-- Start --
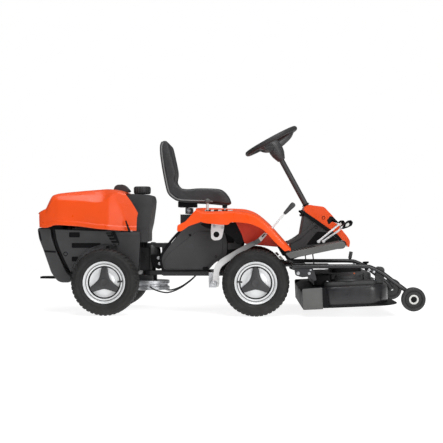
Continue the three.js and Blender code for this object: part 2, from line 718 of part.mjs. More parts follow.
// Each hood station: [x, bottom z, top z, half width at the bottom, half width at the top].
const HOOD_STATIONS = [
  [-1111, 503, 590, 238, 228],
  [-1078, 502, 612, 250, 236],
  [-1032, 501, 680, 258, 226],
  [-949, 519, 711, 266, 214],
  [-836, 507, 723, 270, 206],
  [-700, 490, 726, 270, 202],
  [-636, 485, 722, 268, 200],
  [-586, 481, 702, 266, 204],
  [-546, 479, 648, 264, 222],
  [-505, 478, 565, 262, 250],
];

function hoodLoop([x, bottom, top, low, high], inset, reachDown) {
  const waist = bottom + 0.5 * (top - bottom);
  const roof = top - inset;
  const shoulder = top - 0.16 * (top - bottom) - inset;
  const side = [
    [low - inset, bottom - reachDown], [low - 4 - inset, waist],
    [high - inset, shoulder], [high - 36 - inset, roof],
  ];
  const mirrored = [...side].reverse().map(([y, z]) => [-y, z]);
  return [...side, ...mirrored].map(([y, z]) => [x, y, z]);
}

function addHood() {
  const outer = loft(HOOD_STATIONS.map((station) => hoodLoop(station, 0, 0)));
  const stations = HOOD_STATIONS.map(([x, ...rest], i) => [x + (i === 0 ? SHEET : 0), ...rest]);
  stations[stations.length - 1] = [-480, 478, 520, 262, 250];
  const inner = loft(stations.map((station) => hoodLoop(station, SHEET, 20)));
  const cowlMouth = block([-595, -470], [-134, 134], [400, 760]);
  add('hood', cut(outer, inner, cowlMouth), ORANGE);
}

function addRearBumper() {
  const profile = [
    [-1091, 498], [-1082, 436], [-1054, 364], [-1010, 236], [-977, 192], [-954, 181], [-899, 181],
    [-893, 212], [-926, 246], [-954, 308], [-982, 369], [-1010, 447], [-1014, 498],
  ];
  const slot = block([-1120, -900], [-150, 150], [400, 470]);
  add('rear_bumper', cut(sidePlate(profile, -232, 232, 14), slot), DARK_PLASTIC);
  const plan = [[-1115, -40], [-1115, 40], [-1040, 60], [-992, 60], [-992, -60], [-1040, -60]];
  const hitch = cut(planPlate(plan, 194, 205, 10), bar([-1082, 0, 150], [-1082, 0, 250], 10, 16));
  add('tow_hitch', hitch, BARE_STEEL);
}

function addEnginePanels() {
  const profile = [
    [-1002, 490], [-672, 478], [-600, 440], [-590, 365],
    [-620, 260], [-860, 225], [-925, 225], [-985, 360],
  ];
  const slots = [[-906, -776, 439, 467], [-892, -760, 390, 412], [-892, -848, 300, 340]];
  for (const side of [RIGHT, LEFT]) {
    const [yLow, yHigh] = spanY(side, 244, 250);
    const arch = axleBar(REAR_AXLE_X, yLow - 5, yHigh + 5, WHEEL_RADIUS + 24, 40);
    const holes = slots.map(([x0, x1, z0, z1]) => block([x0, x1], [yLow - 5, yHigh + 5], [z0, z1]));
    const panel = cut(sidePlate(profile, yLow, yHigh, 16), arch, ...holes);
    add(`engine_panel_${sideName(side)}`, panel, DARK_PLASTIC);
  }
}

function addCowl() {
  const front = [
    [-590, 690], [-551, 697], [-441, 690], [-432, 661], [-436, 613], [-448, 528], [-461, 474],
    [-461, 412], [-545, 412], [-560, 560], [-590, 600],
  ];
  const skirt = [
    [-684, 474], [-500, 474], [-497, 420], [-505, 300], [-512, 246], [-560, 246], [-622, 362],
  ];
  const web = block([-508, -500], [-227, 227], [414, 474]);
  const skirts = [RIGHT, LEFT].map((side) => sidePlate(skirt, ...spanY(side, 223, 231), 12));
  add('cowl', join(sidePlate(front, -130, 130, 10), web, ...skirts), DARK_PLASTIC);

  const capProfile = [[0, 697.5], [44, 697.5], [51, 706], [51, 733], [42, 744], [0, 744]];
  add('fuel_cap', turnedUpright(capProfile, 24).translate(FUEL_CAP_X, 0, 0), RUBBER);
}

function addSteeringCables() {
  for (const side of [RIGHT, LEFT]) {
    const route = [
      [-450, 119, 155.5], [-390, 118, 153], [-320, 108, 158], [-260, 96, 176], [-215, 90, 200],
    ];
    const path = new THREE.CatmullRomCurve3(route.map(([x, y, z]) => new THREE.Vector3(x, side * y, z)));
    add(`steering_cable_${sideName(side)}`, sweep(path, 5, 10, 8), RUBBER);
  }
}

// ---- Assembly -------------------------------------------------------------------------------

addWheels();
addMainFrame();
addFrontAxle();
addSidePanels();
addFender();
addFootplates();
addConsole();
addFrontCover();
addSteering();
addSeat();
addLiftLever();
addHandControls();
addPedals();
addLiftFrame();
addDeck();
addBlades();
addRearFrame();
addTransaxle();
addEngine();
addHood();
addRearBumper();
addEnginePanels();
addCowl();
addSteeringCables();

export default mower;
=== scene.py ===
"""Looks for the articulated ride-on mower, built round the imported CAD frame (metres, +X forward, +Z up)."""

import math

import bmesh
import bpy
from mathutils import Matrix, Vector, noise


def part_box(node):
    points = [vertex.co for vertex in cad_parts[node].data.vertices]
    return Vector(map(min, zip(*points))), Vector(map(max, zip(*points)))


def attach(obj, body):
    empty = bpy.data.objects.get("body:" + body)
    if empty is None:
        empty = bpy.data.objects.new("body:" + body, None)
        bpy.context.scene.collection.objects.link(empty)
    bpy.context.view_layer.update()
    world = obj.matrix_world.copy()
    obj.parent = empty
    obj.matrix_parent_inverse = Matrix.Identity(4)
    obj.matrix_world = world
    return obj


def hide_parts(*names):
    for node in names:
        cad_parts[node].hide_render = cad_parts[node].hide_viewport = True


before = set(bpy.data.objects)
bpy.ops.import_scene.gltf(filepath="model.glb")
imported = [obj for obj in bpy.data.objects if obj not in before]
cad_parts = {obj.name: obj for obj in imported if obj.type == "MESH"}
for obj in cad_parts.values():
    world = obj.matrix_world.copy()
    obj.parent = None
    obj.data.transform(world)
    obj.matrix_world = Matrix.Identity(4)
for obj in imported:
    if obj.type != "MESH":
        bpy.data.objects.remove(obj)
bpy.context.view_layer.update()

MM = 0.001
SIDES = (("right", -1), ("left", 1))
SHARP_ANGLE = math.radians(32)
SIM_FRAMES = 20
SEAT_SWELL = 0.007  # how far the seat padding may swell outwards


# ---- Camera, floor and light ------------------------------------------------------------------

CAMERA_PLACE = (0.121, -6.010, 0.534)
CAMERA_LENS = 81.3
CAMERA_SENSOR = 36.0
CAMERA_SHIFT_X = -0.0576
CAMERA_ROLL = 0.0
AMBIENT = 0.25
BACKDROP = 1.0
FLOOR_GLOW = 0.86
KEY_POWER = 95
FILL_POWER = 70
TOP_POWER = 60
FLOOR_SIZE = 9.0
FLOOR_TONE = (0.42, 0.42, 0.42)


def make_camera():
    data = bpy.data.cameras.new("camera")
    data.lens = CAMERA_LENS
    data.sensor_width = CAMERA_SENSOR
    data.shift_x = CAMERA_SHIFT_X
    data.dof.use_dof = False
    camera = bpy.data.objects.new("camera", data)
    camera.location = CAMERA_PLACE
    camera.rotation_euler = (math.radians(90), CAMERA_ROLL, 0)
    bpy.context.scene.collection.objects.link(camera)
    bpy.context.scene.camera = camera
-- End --
WORK TO BE COMPLETED :: Restate the data above word for word.

TASK ANSWER ::
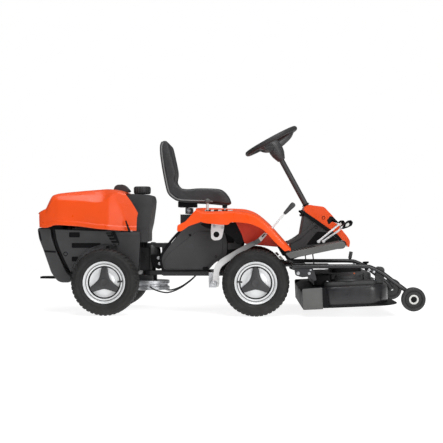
Continue the three.js and Blender code for this object: part 2, from line 718 of part.mjs. More parts follow.
// Each hood station: [x, bottom z, top z, half width at the bottom, half width at the top].
const HOOD_STATIONS = [
  [-1111, 503, 590, 238, 228],
  [-1078, 502, 612, 250, 236],
  [-1032, 501, 680, 258, 226],
  [-949, 519, 711, 266, 214],
  [-836, 507, 723, 270, 206],
  [-700, 490, 726, 270, 202],
  [-636, 485, 722, 268, 200],
  [-586, 481, 702, 266, 204],
  [-546, 479, 648, 264, 222],
  [-505, 478, 565, 262, 250],
];

function hoodLoop([x, bottom, top, low, high], inset, reachDown) {
  const waist = bottom + 0.5 * (top - bottom);
  const roof = top - inset;
  const shoulder = top - 0.16 * (top - bottom) - inset;
  const side = [
    [low - inset, bottom - reachDown], [low - 4 - inset, waist],
    [high - inset, shoulder], [high - 36 - inset, roof],
  ];
  const mirrored = [...side].reverse().map(([y, z]) => [-y, z]);
  return [...side, ...mirrored].map(([y, z]) => [x, y, z]);
}

function addHood() {
  const outer = loft(HOOD_STATIONS.map((station) => hoodLoop(station, 0, 0)));
  const stations = HOOD_STATIONS.map(([x, ...rest], i) => [x + (i === 0 ? SHEET : 0), ...rest]);
  stations[stations.length - 1] = [-480, 478, 520, 262, 250];
  const inner = loft(stations.map((station) => hoodLoop(station, SHEET, 20)));
  const cowlMouth = block([-595, -470], [-134, 134], [400, 760]);
  add('hood', cut(outer, inner, cowlMouth), ORANGE);
}

function addRearBumper() {
  const profile = [
    [-1091, 498], [-1082, 436], [-1054, 364], [-1010, 236], [-977, 192], [-954, 181], [-899, 181],
    [-893, 212], [-926, 246], [-954, 308], [-982, 369], [-1010, 447], [-1014, 498],
  ];
  const slot = block([-1120, -900], [-150, 150], [400, 470]);
  add('rear_bumper', cut(sidePlate(profile, -232, 232, 14), slot), DARK_PLASTIC);
  const plan = [[-1115, -40], [-1115, 40], [-1040, 60], [-992, 60], [-992, -60], [-1040, -60]];
  const hitch = cut(planPlate(plan, 194, 205, 10), bar([-1082, 0, 150], [-1082, 0, 250], 10, 16));
  add('tow_hitch', hitch, BARE_STEEL);
}

function addEnginePanels() {
  const profile = [
    [-1002, 490], [-672, 478], [-600, 440], [-590, 365],
    [-620, 260], [-860, 225], [-925, 225], [-985, 360],
  ];
  const slots = [[-906, -776, 439, 467], [-892, -760, 390, 412], [-892, -848, 300, 340]];
  for (const side of [RIGHT, LEFT]) {
    const [yLow, yHigh] = spanY(side, 244, 250);
    const arch = axleBar(REAR_AXLE_X, yLow - 5, yHigh + 5, WHEEL_RADIUS + 24, 40);
    const holes = slots.map(([x0, x1, z0, z1]) => block([x0, x1], [yLow - 5, yHigh + 5], [z0, z1]));
    const panel = cut(sidePlate(profile, yLow, yHigh, 16), arch, ...holes);
    add(`engine_panel_${sideName(side)}`, panel, DARK_PLASTIC);
  }
}

function addCowl() {
  const front = [
    [-590, 690], [-551, 697], [-441, 690], [-432, 661], [-436, 613], [-448, 528], [-461, 474],
    [-461, 412], [-545, 412], [-560, 560], [-590, 600],
  ];
  const skirt = [
    [-684, 474], [-500, 474], [-497, 420], [-505, 300], [-512, 246], [-560, 246], [-622, 362],
  ];
  const web = block([-508, -500], [-227, 227], [414, 474]);
  const skirts = [RIGHT, LEFT].map((side) => sidePlate(skirt, ...spanY(side, 223, 231), 12));
  add('cowl', join(sidePlate(front, -130, 130, 10), web, ...skirts), DARK_PLASTIC);

  const capProfile = [[0, 697.5], [44, 697.5], [51, 706], [51, 733], [42, 744], [0, 744]];
  add('fuel_cap', turnedUpright(capProfile, 24).translate(FUEL_CAP_X, 0, 0), RUBBER);
}

function addSteeringCables() {
  for (const side of [RIGHT, LEFT]) {
    const route = [
      [-450, 119, 155.5], [-390, 118, 153], [-320, 108, 158], [-260, 96, 176], [-215, 90, 200],
    ];
    const path = new THREE.CatmullRomCurve3(route.map(([x, y, z]) => new THREE.Vector3(x, side * y, z)));
    add(`steering_cable_${sideName(side)}`, sweep(path, 5, 10, 8), RUBBER);
  }
}

// ---- Assembly -------------------------------------------------------------------------------

addWheels();
addMainFrame();
addFrontAxle();
addSidePanels();
addFender();
addFootplates();
addConsole();
addFrontCover();
addSteering();
addSeat();
addLiftLever();
addHandControls();
addPedals();
addLiftFrame();
addDeck();
addBlades();
addRearFrame();
addTransaxle();
addEngine();
addHood();
addRearBumper();
addEnginePanels();
addCowl();
addSteeringCables();

export default mower;
=== scene.py ===
"""Looks for the articulated ride-on mower, built round the imported CAD frame (metres, +X forward, +Z up)."""

import math

import bmesh
import bpy
from mathutils import Matrix, Vector, noise


def part_box(node):
    points = [vertex.co for vertex in cad_parts[node].data.vertices]
    return Vector(map(min, zip(*points))), Vector(map(max, zip(*points)))


def attach(obj, body):
    empty = bpy.data.objects.get("body:" + body)
    if empty is None:
        empty = bpy.data.objects.new("body:" + body, None)
        bpy.context.scene.collection.objects.link(empty)
    bpy.context.view_layer.update()
    world = obj.matrix_world.copy()
    obj.parent = empty
    obj.matrix_parent_inverse = Matrix.Identity(4)
    obj.matrix_world = world
    return obj


def hide_parts(*names):
    for node in names:
        cad_parts[node].hide_render = cad_parts[node].hide_viewport = True


before = set(bpy.data.objects)
bpy.ops.import_scene.gltf(filepath="model.glb")
imported = [obj for obj in bpy.data.objects if obj not in before]
cad_parts = {obj.name: obj for obj in imported if obj.type == "MESH"}
for obj in cad_parts.values():
    world = obj.matrix_world.copy()
    obj.parent = None
    obj.data.transform(world)
    obj.matrix_world = Matrix.Identity(4)
for obj in imported:
    if obj.type != "MESH":
        bpy.data.objects.remove(obj)
bpy.context.view_layer.update()

MM = 0.001
SIDES = (("right", -1), ("left", 1))
SHARP_ANGLE = math.radians(32)
SIM_FRAMES = 20
SEAT_SWELL = 0.007  # how far the seat padding may swell outwards


# ---- Camera, floor and light ------------------------------------------------------------------

CAMERA_PLACE = (0.121, -6.010, 0.534)
CAMERA_LENS = 81.3
CAMERA_SENSOR = 36.0
CAMERA_SHIFT_X = -0.0576
CAMERA_ROLL = 0.0
AMBIENT = 0.25
BACKDROP = 1.0
FLOOR_GLOW = 0.86
KEY_POWER = 95
FILL_POWER = 70
TOP_POWER = 60
FLOOR_SIZE = 9.0
FLOOR_TONE = (0.42, 0.42, 0.42)


def make_camera():
    data = bpy.data.cameras.new("camera")
    data.lens = CAMERA_LENS
    data.sensor_width = CAMERA_SENSOR
    data.shift_x = CAMERA_SHIFT_X
    data.dof.use_dof = False
    camera = bpy.data.objects.new("camera", data)
    camera.location = CAMERA_PLACE
    camera.rotation_euler = (math.radians(90), CAMERA_ROLL, 0)
    bpy.context.scene.collection.objects.link(camera)
    bpy.context.scene.camera = camera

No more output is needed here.